登場する骨董屋の名前は秀逸ですが、骨董について詳しく調べた形跡はありません。
フランス人女性の大相撲の蘊蓄も底の浅さがみえます。
恐らく、Web検索でリサーチしたと思われます。
リサーチは浅いのですが、作品は完成度が高いと感じました。
夕子ちゃんが近道を通るシーンは宮沢賢治のようでした。
この作者は、授賞式で大江健三郎に「ほとんど本は読みません」と答えたらしいのですが、本ばかり読んでいた(いる)大江さんには理解できない作家なのかもしれません。
城山三郎はリサーチに失敗しています。
恐らく、女性起業家の本や女性雑誌の記事をネタにしたのでしょうが、作品が浮ついています。
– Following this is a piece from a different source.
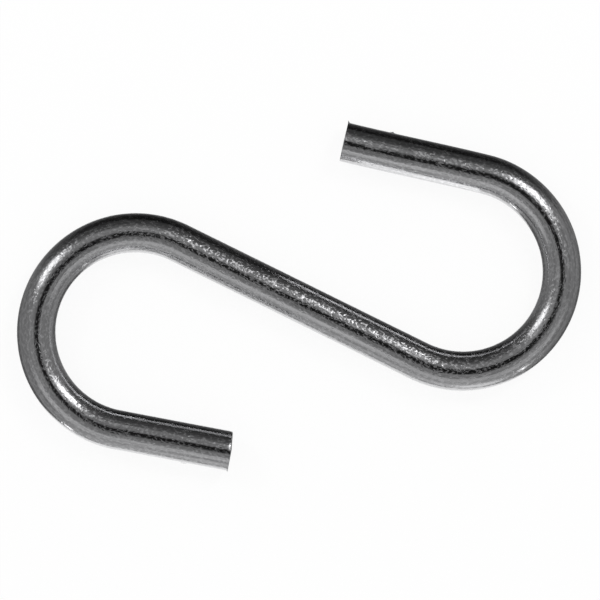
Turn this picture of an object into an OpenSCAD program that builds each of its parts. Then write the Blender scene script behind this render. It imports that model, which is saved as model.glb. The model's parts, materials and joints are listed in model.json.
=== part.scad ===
// S hook bent from one length of round steel wire.
//
// A straight shank runs between two hooks that open on opposite sides. Each hook is a
// round bend, which carries the load in its seat, and a straight leg with a sheared end.
// The hook lies flat with its wire resting on Z = 0. The line of pull, through the centres
// of the two bends, runs along X, and the origin is under the middle of the hook's box.
// Sizes are in millimetres and angles in degrees.

/* [Wire] */
// Diameter of the round wire
wire_d = 5; // [3:0.5:8]
// Straight length of the shank between the two bends
shank_l = 33.5; // [24:0.5:60]

/* [Bends] */
// Radius of the seat inside each bend
seat_r = 10; // [7:0.5:20]
// Angle that the right bend turns through, from shank to leg
right_turn = 192.5; // [150:0.5:210]
// Angle that the left bend turns through, from shank to leg
left_turn = 195.5; // [150:0.5:210]
// How much thinner the stretched wire is in a bend, on its radius
neck = 0.02; // [0.01:0.01:0.1]

/* [Legs] */
// Straight length from the right bend to its tip
right_leg = 18.4; // [10:0.1:22]
// Straight length from the left bend to its tip
left_leg = 14.6; // [10:0.1:22]

/* [Sheared ends] */
// How far the blade pushed back the right tip at its inner edge
right_roll = 0.1; // [0.05:0.05:0.5]
// How far the blade pushed back the left tip at its inner edge
left_roll = 0.3; // [0.05:0.05:0.5]
// Height of the burr at the right tip's outer edge
right_burr = 0.2; // [0.05:0.01:0.2]
// Height of the burr at the left tip's outer edge
left_burr = 0.12; // [0.05:0.01:0.2]
// Length along the wire over which a burr flares out
burr_l = 0.3; // [0.1:0.05:0.5]

/* [Hidden] */
$fn = 96;

wire_r = wire_d / 2;
bend_r = seat_r + wire_r - neck;          // centreline of both bends
shank_tilt = atan2(bend_r, shank_l / 2);  // from the line of pull to the shank
lap = 0.2;                                // how far a straight length runs into its bend

// How far a hook reaches out from the line of pull: to the outer edge of its tip while
// the leg still flares outwards, or else to the side of its bend.
function reach(turn, leg, burr) =
    let (heading = turn - shank_tilt)
    heading < 180
        ? leg * sin(heading) - (bend_r + wire_r + burr) * cos(heading)
        : bend_r + wire_r - neck;

right_reach = reach(right_turn, right_leg, right_burr);
left_reach = reach(left_turn, left_leg, left_burr);

// A straight length of wire along X, from one place to another.
module rod(from, to) {
    translate([from, 0, 0]) rotate([0, 90, 0]) cylinder(r = wire_r, h = to - from);
}

// A bend that starts at the origin along X and turns towards Y.
module bend(turn) {
    translate([0, bend_r, 0])
        rotate_extrude(angle = turn, start = -90)
            translate([bend_r, 0]) circle(r = wire_r - neck);
}

// The lip that the blade raised on the outer side of a tip, towards -Y. It is a short
// cone set off the wire's axis, so that it leaves the wire's surface halfway along and
// stands out by the burr's height at the face.
module burr_lip(burr) {
    translate([-burr_l, -burr, 0])
        rotate([0, 90, 0]) cylinder(r1 = wire_r - 2 * burr, r2 = wire_r, h = burr_l);
}

// A leg along X, from the end of its bend to a sheared tip. The face slopes back on the
// inner side, where the blade entered.
module leg(length, roll, burr) {
    difference() {
        union() {
            rod(-lap, length);
            translate([length, 0, 0]) burr_lip(burr);
        }
        translate([length, 0, 0])
            rotate(atan2(roll, wire_r))
                translate([0, -wire_d, -wire_d]) cube(2 * wire_d);
    }
}

// One hook, from the end of a shank that lies along X.
module hook(turn, length, roll, burr) {
    bend(turn);
    translate([0, bend_r, 0])
        rotate(turn)
            translate([0, -bend_r, 0]) leg(length, roll, burr);
}

module s_hook() {
    color("dimgray")
        translate([0, (left_reach - right_reach) / 2, wire_r])
            rotate(-shank_tilt) {
                rod(-shank_l / 2 - lap, shank_l / 2 + lap);
                translate([shank_l / 2, 0, 0])
                    hook(right_turn, right_leg, right_roll, right_burr);
                rotate(180) translate([shank_l / 2, 0, 0])
                    hook(left_turn, left_leg, left_roll, left_burr);
            }
}

s_hook();
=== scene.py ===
"""Visible model of an S hook: one plated steel wire, drawn, sheared at both ends and bent."""

import json
import math

import bmesh
import bpy
from mathutils import Matrix, Vector, noise


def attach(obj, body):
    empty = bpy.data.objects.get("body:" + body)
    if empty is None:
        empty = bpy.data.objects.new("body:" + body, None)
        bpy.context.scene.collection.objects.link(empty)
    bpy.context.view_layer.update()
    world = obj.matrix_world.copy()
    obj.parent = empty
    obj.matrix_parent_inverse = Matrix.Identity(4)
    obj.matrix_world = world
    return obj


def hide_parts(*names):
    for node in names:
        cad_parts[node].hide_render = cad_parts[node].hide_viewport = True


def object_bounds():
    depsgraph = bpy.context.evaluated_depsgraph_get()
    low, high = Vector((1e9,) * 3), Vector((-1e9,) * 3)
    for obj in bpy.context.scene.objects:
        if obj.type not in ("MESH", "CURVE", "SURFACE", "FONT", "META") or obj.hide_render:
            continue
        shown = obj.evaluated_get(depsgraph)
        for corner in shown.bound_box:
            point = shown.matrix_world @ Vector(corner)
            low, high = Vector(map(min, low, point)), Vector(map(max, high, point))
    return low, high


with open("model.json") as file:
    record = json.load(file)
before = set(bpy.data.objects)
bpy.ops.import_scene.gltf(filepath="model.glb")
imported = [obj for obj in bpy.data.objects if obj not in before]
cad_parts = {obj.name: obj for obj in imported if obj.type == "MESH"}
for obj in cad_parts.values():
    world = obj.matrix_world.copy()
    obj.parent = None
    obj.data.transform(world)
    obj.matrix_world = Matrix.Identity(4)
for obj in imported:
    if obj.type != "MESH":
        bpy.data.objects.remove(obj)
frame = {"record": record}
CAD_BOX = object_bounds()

bl_info = {
    "name": "S Hook",
    "version": (1, 0, 0),
    "blender": (4, 5, 0),
    "location": "3D View > Sidebar > S Hook",
    "description": "Makes an S hook of plated steel wire and a pale stage for it",
    "category": "Object",
}

MM = 0.001
WIRE_NODE = "s_hook"
STRAIGHT = "straight"  # attribute: where each point of the wire was before it was bent


# ---------------------------------------------------------------- settings

class HookWireSettings(bpy.types.PropertyGroup):
    """Detail of the wire and its two sheared ends"""

    sides: bpy.props.IntProperty(
        name="Sides", description="Number of points round the wire", default=112, min=24, max=160)
    ring_gap: bpy.props.FloatProperty(
        name="Ring spacing", description="Distance between the rings of points along the wire",
        default=0.24 * MM, min=0.2 * MM, max=2 * MM, precision=5, unit="LENGTH")
    bend_oval: bpy.props.FloatProperty(
        name="Bend flattening", description="Share of its width that the wire loses in the middle of a bend",
        default=0.025, min=0, max=0.1, subtype="FACTOR")
    right_roll: bpy.props.FloatProperty(
        name="Right roll", description="How far the right end leans back at its inner edge",
        default=0.08 * MM, min=0, max=0.6 * MM, precision=5, unit="LENGTH")
    left_roll: bpy.props.FloatProperty(
        name="Left roll", description="How far the left end leans back at its inner edge",
        default=0.22 * MM, min=0, max=0.6 * MM, precision=5, unit="LENGTH")
    right_burr: bpy.props.FloatProperty(
        name="Right burr", description="Height of the burr on the outer edge of the right end",
        default=0.24 * MM, min=0, max=0.6 * MM, precision=5, unit="LENGTH")
    left_burr: bpy.props.FloatProperty(
        name="Left burr", description="Height of the burr on the outer edge of the left end",
        default=0.18 * MM, min=0, max=0.6 * MM, precision=5, unit="LENGTH")
    inner_round: bpy.props.FloatProperty(
        name="Inner edge radius", description="Rounding where the blade pushed the inner edge over",
        default=0.09 * MM, min=0.02 * MM, max=0.5 * MM, precision=5, unit="LENGTH")
    outer_round: bpy.props.FloatProperty(
        name="Outer edge radius", description="Rounding of the edge that carries the burr",
        default=0.04 * MM, min=0.02 * MM, max=0.5 * MM, precision=5, unit="LENGTH")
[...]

だれか典型的な女性にインタビューすればよかったのではと思いますが、もし、インタビューしていたとしたら対象者の選定ミスかインタビュアー(城山さん)が下手だったと言えます。
「落日燃ゆ」にあったリズムや緊迫感が全く伝わって来ません。
そもそも女主人公で小説を書ける作家ではなかったのではないでしょうか。
瀬戸内寂聴は源氏物語を現代訳しているくらいですから、世阿弥の時代や周辺人物のリサーチも充分行っていたと思いますが、その成果よりも男色の世界の描写に筆が走っていて寂聴らしいと言えます。
こういった時代小説はリサーチ結果を並べ立てると現実の調査報告書や歴史書を読んでいる気分になってしまいます。

リサーチは大切だが、必須ではないし、リサーチの設計を誤ったり、リサーチに拘泥するとマーケティングに失敗するという教訓を強引に導き出せた小説3題でした。